▶

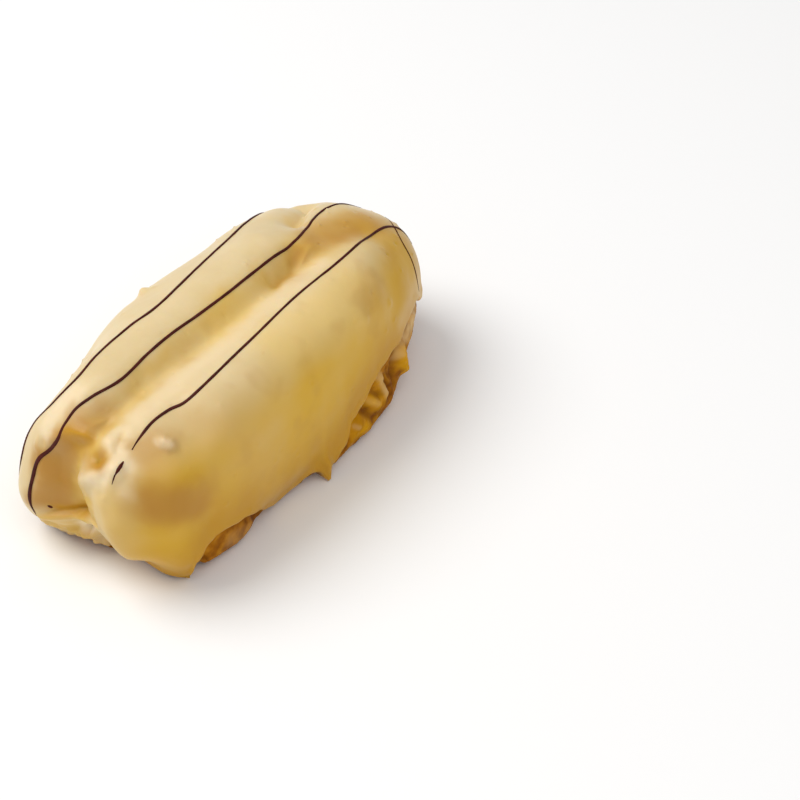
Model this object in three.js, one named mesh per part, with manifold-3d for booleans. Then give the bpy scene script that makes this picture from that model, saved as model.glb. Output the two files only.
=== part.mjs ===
// A cream puff: an oblong choux bun under a pale yellow glaze, with thin lines of dark chocolate.
// Millimetres. The puff lies along X with its ragged near end at -X, and the table is z = 0.
// A place on its skin is an angle round the outline and a level: 0 is the line along the top,
// 1 is the widest outline and 2 is the table.

import * as THREE from "three";
import { mergeVertices } from "three/addons/utils/BufferGeometryUtils.js";
import Module from "manifold-3d";

const wasm = await Module();
wasm.setup();

// The whole puff.
const HALF_LENGTH = 68;
const HALF_WIDTH = 30.5;
const HEIGHT = 49;
const WIDEST_HEIGHT = 19.5;
const TOP_LINE_SHARE = 0.6; // of the length
const SQUARENESS = { nearEnd: 4.8, farEnd: 2.9, sides: 2.5, crown: 2.5 }; // 2 is an ellipse
const FOOT_TUCK = { nearEnd: 0.17, farEnd: 0.11 }; // how far the foot draws in, as a share
const SPINE = { share: 0.72, halfLength: 46, height: 16 }; // the skin swells away from this line

// The glaze and the crust below its edge.
const GLAZE = 1.5;
const LIP_DROP = 0.3;
const GAP = 0.3;
const CRUST_INSET = 1.1;
const CRUST_STARTS = { below: 1, full: 4 }; // how far under the glaze's edge the crust comes out
const CRAGS = [
  { length: 13, height: 0.35, turn: 0.4 },
  { length: 8.5, height: 0.35, turn: 2.1 },
  { length: 6, height: 0.25, turn: 4.4 },
];

// The chocolate lines.
const LINE_RADIUS = 0.5;
const LINE_RISE = 0.1; // of the line's axis over the glaze
const LINE_SIDES = 6;
const LINE_STEP = 3.2;

// How finely the skin is faceted.
const COLUMNS = 80;
const TOP_ROWS = 12;
const SIDE_ROWS = 7; // these follow the glaze's edge
const SIDE_ROWS_START = 29; // height
const CRUST_ROWS = 5;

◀

What to produce:
Give back exactly the material above from its opening line to the line bearing "from this line".

Solution to the exercise:
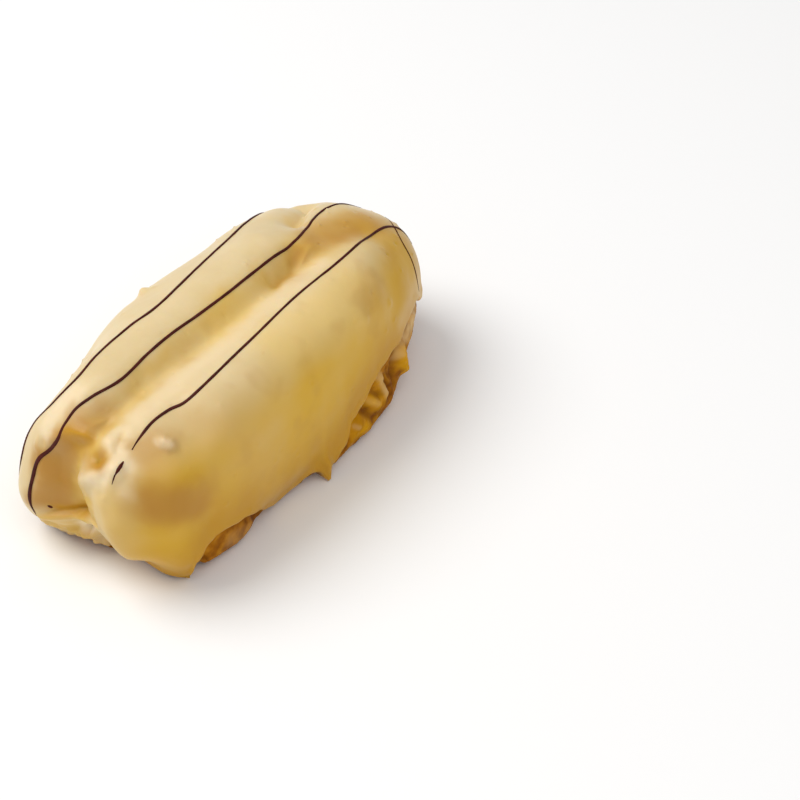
Model this object in three.js, one named mesh per part, with manifold-3d for booleans. Then give the bpy scene script that makes this picture from that model, saved as model.glb. Output the two files only.
=== part.mjs ===
// A cream puff: an oblong choux bun under a pale yellow glaze, with thin lines of dark chocolate.
// Millimetres. The puff lies along X with its ragged near end at -X, and the table is z = 0.
// A place on its skin is an angle round the outline and a level: 0 is the line along the top,
// 1 is the widest outline and 2 is the table.

import * as THREE from "three";
import { mergeVertices } from "three/addons/utils/BufferGeometryUtils.js";
import Module from "manifold-3d";

const wasm = await Module();
wasm.setup();

// The whole puff.
const HALF_LENGTH = 68;
const HALF_WIDTH = 30.5;
const HEIGHT = 49;
const WIDEST_HEIGHT = 19.5;
const TOP_LINE_SHARE = 0.6; // of the length
const SQUARENESS = { nearEnd: 4.8, farEnd: 2.9, sides: 2.5, crown: 2.5 }; // 2 is an ellipse
const FOOT_TUCK = { nearEnd: 0.17, farEnd: 0.11 }; // how far the foot draws in, as a share
const SPINE = { share: 0.72, halfLength: 46, height: 16 }; // the skin swells away from this line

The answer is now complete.